Марсбьюри продолжал:
— Покойный граф обратился с прошением к короне, чтобы после его кончины было позволено оформить опеку над поместьем, но на условиях, несколько отличных от регентства, имевшего место во время болезни короля Георга III. Высочайшее соизволение было получено за несколько месяцев до смерти графа Одли. Согласно новому положению об опеке, ваш отец получил право назначить любого управляющего или опекуна, которого сочтет возможным.
— Что это, черт возьми, означает? — воскликнул Эш.
— Это означает, кузен, что Бедивер, говоря простыми словами, может достаться кому угодно. — Генри сделал вид, будто он само безразличие.
Марсбьюри прокашлялся, не одобряя подобного вольного пересказа.
— Не совсем так, мистер Беннингтон. Думаю, многое прояснится, если я оглашу завещание. — Адвокат достал из небольшого саквояжа пачку бумаг и начал читать: — «Я, Ричард Томас Бедивер, четвертый граф Одли, будучи в здравом уме и трезвой памяти, двадцать четвертого января года одна тысяча восемьсот тридцать четвертого…»
Эта дата приковала к себе внимание Эша. Дополнения к завещанию оказались совсем новыми. Отец внес изменения всего за день до смерти. Бедивер окинул Генри изучающим взглядом. Мог ли дражайший кузен уговорить отца сделать что-нибудь абсурдное? А миссис Ральстон? Больной разочарованный старик — легкая жертва. Возможно, в отца вцепилась жадными когтями целая стая падальщиков.
Первая часть завещания касалась уже озвученных Марсбьюри вопросов относительно наследования титула. Эш полностью погрузился во вторую часть документа.
— «При жизни Александра Бедивера поместье Бедивер переходит в доверенное управление под началом следующих опекунов, участие коих в управлении оным определяется в соответствии с нижеследующими установлениями: моему сыну, Эштону Бедиверу, с которым я поссорился и более не виделся с того самого прискорбного события, я завещаю сорок пять процентов поместья, полагая, что это пробудит в нем большую ответственность. Моему племяннику, Генри Беннингтону, я завещаю четыре процента поместья в надежде на то, что он поймет, что его заслуги оценены по достоинству. И наконец, Дженивре Ральстон, ставшей мне названой дочерью в мои последние дни и вдохновившей меня своим видением прибыльного хозяйства, я завещаю пятьдесят один процент поместья».

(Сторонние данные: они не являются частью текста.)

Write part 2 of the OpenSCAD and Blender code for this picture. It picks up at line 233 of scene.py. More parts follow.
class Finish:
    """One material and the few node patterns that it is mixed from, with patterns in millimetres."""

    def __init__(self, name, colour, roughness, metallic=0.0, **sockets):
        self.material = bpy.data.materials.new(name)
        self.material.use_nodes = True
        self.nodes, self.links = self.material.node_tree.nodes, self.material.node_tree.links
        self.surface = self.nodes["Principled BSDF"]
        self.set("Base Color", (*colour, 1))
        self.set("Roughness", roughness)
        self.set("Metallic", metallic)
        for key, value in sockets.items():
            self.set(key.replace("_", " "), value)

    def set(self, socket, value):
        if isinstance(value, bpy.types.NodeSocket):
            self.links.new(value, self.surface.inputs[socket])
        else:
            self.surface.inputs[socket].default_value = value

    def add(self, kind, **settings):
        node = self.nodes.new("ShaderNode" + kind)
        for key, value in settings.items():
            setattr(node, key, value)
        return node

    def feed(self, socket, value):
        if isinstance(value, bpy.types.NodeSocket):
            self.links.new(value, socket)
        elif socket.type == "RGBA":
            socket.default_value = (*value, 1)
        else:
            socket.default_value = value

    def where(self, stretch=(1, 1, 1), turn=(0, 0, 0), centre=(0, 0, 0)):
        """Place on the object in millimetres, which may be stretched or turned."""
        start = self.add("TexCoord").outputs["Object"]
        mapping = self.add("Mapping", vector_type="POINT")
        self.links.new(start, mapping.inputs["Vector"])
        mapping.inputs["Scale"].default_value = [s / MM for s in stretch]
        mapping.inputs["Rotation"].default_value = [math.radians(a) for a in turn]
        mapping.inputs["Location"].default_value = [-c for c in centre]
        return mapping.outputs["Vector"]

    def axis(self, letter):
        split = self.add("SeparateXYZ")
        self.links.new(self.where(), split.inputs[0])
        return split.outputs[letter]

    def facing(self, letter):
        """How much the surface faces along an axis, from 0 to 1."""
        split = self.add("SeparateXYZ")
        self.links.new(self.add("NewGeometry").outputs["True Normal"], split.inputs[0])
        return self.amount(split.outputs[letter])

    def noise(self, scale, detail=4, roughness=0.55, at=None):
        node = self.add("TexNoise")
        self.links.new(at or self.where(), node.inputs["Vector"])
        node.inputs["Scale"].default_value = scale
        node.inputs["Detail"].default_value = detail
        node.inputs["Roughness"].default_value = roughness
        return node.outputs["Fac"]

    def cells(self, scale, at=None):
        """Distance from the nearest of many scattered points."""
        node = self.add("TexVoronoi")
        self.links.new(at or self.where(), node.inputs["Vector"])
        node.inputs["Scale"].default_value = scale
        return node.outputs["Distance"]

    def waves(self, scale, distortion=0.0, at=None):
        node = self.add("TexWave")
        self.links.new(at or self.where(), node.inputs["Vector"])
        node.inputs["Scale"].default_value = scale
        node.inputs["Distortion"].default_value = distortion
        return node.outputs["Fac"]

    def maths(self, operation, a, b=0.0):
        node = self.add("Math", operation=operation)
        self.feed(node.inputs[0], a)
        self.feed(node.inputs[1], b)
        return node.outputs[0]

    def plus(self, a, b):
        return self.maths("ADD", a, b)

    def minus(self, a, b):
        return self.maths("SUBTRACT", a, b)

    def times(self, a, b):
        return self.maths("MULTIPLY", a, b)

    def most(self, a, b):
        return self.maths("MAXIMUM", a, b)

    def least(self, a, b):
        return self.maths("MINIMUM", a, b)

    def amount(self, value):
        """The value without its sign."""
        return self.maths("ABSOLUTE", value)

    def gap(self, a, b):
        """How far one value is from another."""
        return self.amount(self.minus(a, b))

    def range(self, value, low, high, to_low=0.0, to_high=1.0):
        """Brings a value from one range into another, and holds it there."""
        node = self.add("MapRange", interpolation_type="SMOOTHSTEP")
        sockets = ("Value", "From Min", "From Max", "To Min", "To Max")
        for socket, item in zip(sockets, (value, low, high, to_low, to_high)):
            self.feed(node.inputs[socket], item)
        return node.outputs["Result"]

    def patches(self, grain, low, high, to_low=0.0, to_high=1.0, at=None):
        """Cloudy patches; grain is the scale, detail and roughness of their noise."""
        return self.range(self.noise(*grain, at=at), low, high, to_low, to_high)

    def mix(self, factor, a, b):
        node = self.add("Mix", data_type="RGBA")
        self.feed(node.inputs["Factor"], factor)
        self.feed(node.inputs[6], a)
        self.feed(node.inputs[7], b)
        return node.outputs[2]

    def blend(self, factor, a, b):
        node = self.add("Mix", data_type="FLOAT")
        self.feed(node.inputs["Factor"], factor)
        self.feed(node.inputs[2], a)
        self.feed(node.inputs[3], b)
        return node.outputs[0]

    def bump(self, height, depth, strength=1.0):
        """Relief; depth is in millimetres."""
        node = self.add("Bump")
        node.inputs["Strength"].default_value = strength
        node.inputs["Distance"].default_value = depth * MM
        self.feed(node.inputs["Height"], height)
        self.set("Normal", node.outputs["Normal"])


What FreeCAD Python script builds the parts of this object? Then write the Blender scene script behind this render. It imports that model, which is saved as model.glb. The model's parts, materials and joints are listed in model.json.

Эш замер, осознав подтекст волеизъявления покойного отца. Груз ответственности за поместье, который он был уже готов столь неохотно взвалить на себя, внезапно свалился с его плеч. Вот только Эш вовсе не почувствовал облегчения. Скорее гнев. Обиду. Неужели отец решил, будто непутевый сын хотел именно этого? Или же покойный граф Одли пришел к иным, гораздо менее альтруистическим выводам? Следует подумать над его мотивами позднее. А сейчас в голове бешено прокручивались возможные варианты развития событий, связанные с внезапно объявленным тройственным опекунством. Желал ли отец, чтобы он заключил союз с Генри?
Но четыре процента Генри ничем не могли ему помочь. Соглашение с кузеном о совместных действиях дало бы Эшу только сорок девять процентов. Несомненно, в планы покойного графа не входило примирение сына с кузеном. Это лишь в очередной раз подтверждало давнюю убежденность Бедивера в далеко не блестящих личностных качествах Генри, а также тот факт, что и отец подозревал червоточину в любезном племяннике. О том же буквально кричал и неестественно-красный цвет лица Генри, выглядевшего так, будто его вот-вот хватит удар.
— Четыре процента? И все? После того, что я сделал за этот год? — взорвался Генри. — Да я потратил целый год своей жизни, приехав сюда и ухаживая за ним.
— Никто не просил вас совершать подобных поступков, — спокойно заметил Марсбьюри. — Вы ведь решили присмотреть за дядей из чувства семейного долга, а не понуждаемы беспочвенными ожиданиями?
Удачно он его поддел! По мнению Эша, Марсбьюри заработал на свой счет несколько очков. Генри бросил сердитый взгляд и поднялся, поспешно покинув кабинет под предлогом срочной встречи в другом месте. Осталась лишь миссис Ральстон. Скромно потупившись, она успешно скрывала свои мысли и чувства. А ведь американка только что унаследовала, хотя и временно, контрольную долю в управлении английским поместьем. Была ли она потрясена? Или испытывала скрытое торжество от того, что все сложилось так, как она, возможно, тщательно планировала?